The proteins in our body must not only be the right configuration, but the right shape. Prions are misfolded proteins that are also self replicating which can cause biological systems to malfunction such as forming holes in the brain called spongiform encephalitis (Mad Cow disease or Crutchfield Jacobs disease in humans).
Prions can spread from one organism to another by mouth, blood or contaminated surfaces. Like infectious viruses, prions can also have variants, or strains, that produce different effects, not all of which are harmful. Unlike the rest of biologically active structures, prions don’t have information-storage molecules like DNA or RNA, yet they are able to copy and transmit biological information. This has strained the idea that all replication of proteins must come from an information coding system like DNA or RNA. While it does put some strain on the validity of our conventional interpretations of how things happen in evolution and biology (that proteins are “only” manufactured from DNA to RNA and then to final form as protein), it may also be a clue to our origins. (Note* retroviruses are also known to violate this rule, called the central dogma of molecular biology)
Some researchers have proposed that it may be possible, due to the ease with which amino acids and peptides can be produced by abiotic means; that the first protocells may have been proteins only encapsulated in lipid membranes. (For more information look up Fox’s protein microspheres).

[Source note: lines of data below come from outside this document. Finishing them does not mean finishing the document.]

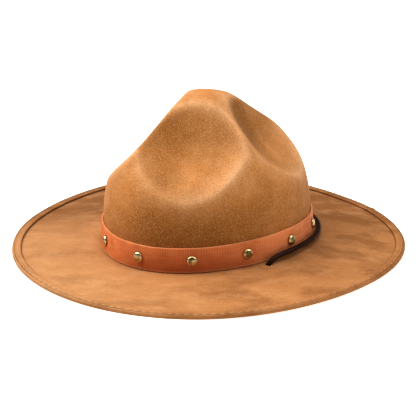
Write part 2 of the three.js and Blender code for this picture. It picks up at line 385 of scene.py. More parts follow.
def makeCord(form, material):
    line, length = cordLine(cordRoute, form["step"])
    across, upwards = carriedFrames(line)
    bm = bmesh.new()
    uvLayer = bm.loops.layers.uv.new("UVMap")
    rings = len(line) - 1
    bmesh.ops.create_grid(bm, x_segments=rings, y_segments=form["sides"], size=0.5)
    spots = np.array([vert.co for vert in bm.verts]) + 0.5
    ring = np.round(spots[:, 0] * rings).astype(int)
    turn = spots[:, 1]
    for face in bm.faces:
        for loop in face.loops:
            index = loop.vert.index
            loop[uvLayer].uv = (ring[index] / rings * length * mm, turn[index])
    relief = braidRelief(ring / rings * length, turn, form)
    radius = form["diameter"] / 2 - form["relief"] * (1 - relief)
    out = across[ring] * np.cos(fullTurn * turn)[:, None]
    out += upwards[ring] * np.sin(fullTurn * turn)[:, None]
    for vert, spot in zip(bm.verts, line[ring] + out * radius[:, None]):
        vert.co = Vector(spot) * mm
    bmesh.ops.remove_doubles(bm, verts=bm.verts, dist=0.001 * mm)
    closeEnds(bm)
    piece = finishedPiece("braided_chin_cord", bm, material, "cord_dark", "chin_cord")
    return piece, line, length


knotForm = {
    "length": 9,
    "radius": 4,
    "endRadius": 2.6,
    "wraps": 2.5,
    "relief": 0.6,
    "rings": 36,
    "sides": 36,
}


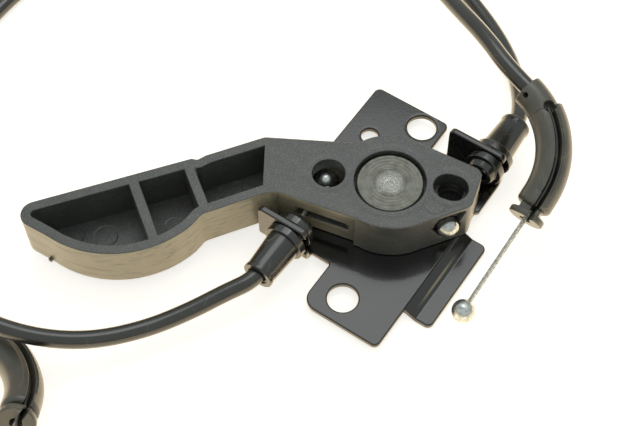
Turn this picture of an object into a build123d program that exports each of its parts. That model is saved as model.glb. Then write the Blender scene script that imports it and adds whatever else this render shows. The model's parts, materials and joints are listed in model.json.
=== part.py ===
from build123d import *
import math
import os

# Hood release handle. A pressed steel bracket carries a moulded lever on one large rivet, and
# the lever pulls two sheathed cables at once. Each cable ends in a curved guide with a ball.
# Millimetres, +Z up. The origin is the middle of the two mounting holes, on the bracket's
# underside. +Y runs along the cables towards the rear ear, and +X towards the hook flange.

# Bracket sheet, holes and edges
sheet = 2.0
bend_inner = 1.0
corner_r = 2.0
mount_pitch = 65.0
mount_angle = 101.5
mount_hole_d = 9.0
locating_hole = (-18.3, 20.3)
locating_hole_d = 5.2
bracket_left = -26.4
upper_tab_top_margin = 5.7
upper_tab_side_margin = 6.7
lower_tab_end_margin = 7.8
lower_tab_side_margin = 9.4
lower_tab_r = 4.5
bracket_right = 24.1
step_x = 23.1
step_drop = 2.0
step_run = 3.8
step_r = 1.2
flange_width = 5.0
flange_start_y = -25.0
flange_end_y = 7.2

# Pivot rivet
pivot = (1.0, 0.8)
shank_d = 12.0
shank_clearance = 0.05
tenon_d = 8.0
tenon_clearance = 0.05
head_d = 20.0
head_height = 2.4
head_chamfer = 0.5
head_gap = 0.2
tail_d = 11.0
tail_depth = 1.2
tail_recess = 0.05
dimple_d = 9.3
dimple_depth = 0.15

# Cables, their ears and the balls on their inner wires
cable_z = 8.8
front_cable_x = -15.5
rear_cable_x = 19.0
ear_reach = 26.2
ear_top = 15.3
ear_slot_r = 4.0
ear_corner_r = 1.8
front_ear_right = 6.1
rear_ear_left = 13.8
wire_d = 1.5
wire_seat = 0.02
ball_d = 6.8
ball_gap = 0.3
ball_arm = 19.5
front_ball_angle = 197.8
rear_ball_angle = 2.9
wire_in_fitting = 9.5
sheath_d = 5.2
ferrule_wall = 0.5
ferrule_length = 4.6
sleeve_gap = 0.05

# Lever
lever_gap = 0.3
lever_top = 17.5
floor_wall = 1.7
grip_wall = 3.0
rib = 3.0
rib_angle = -35.0
hub_r = 16.1
recess_clearance = 0.5
belly_centre = (-68.1, -38.0)
belly_r = 31.2
window_d = 9.6
roof = 4.9
side_lip = 1.5
wire_reach = 27.0
wire_slot = 2.8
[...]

These microspheres may have only acquired nucleic acids as an adaptation later on as a means information storage related to reproduction.
In other words; it is thought that proteins may have reproduced themselves by some autocatalytic process at first, like that which we see in prions today. Evidence for this can be seen in the fact that there are still noncoded peptides in certain bacteria to this day (See Day, 1979, p. 369). Is it possible that proteins began working in mutually beneficial symbiotic relation to each other and some of which eventually specialized in information storage and protein synthesis” This type of relationship dynamic is known to have happened in the case of mitochondria and chloroplasts, Eukaryotes are thought to originated as symbiotic prokaryote organisms that fused into obligate (necessary-inseparable) form.
Is it possible that RNA and DNA were adaptive strategies in service of prions? Is the behavior of prions a clue to our origins? Time may tell.